There is growing awareness on the part of UN member countries of the need to ensure that humanitarian fallout from sanctions regimes is mitigated as much as possible. Faced with a humanitarian catastrophe in the wake of the Taliban regaining control of Afghanistan, the UN Security Council adopted a humanitarian carveout for the Afghanistan sanctions regime in December 2021.
Sanctioning countries should carry out several key reforms, Human Rights Watch said. Most urgently, states and sanctioning bodies such as the EU should permanently extend recently introduced humanitarian exemptions. They should also agree on broad humanitarian exemptions that are consistent across all sanctions regimes, counterterrorism measures, and export controls.
The exemptions should cover nongovernmental groups as well as UN agencies and international aid organizations, and should not be time-bound or limited to the earthquake response but cover all activities necessary for aid efforts across Syria including to repair or rehabilitate civilian infrastructure damaged in the years preceding the earthquakes.
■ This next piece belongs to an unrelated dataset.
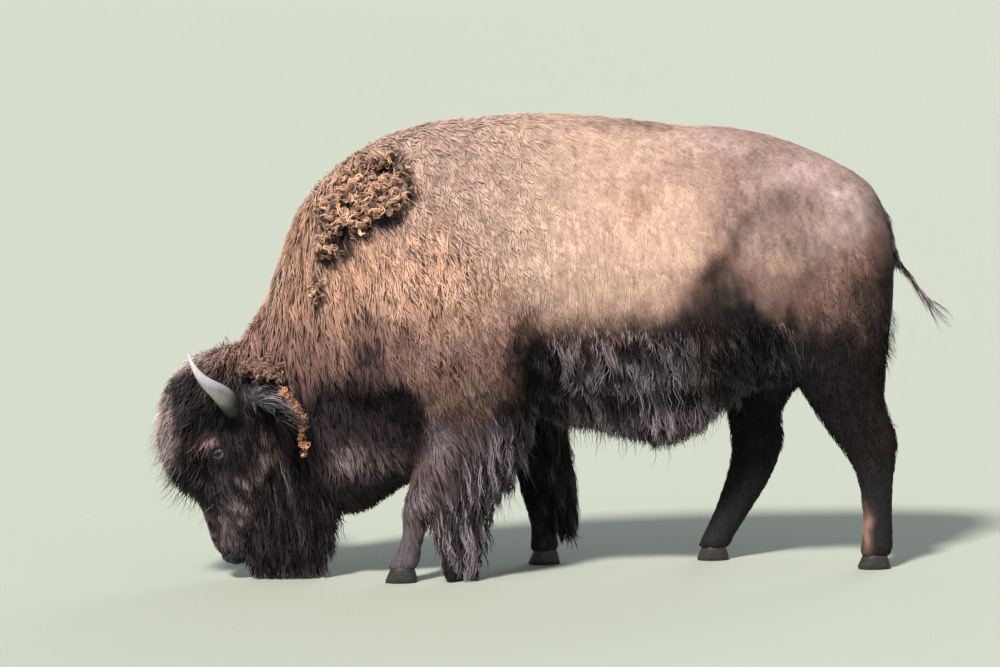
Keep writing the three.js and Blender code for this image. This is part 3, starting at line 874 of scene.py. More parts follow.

The US, EU, and UK should also clarify to financial institutions and private entities that they will not be penalized for supporting relief and recovery efforts and encourage the private sector to expedite transactions related to humanitarian activities.
“Overly broad sanctions and ineffective humanitarian exemptions only compound the suffering of the Syrian people and deepen the ongoing humanitarian crisis in the country,” Coogle said. “The international community needs to prioritize the rights of the Syrian people by taking concrete steps to facilitate critical assistance.”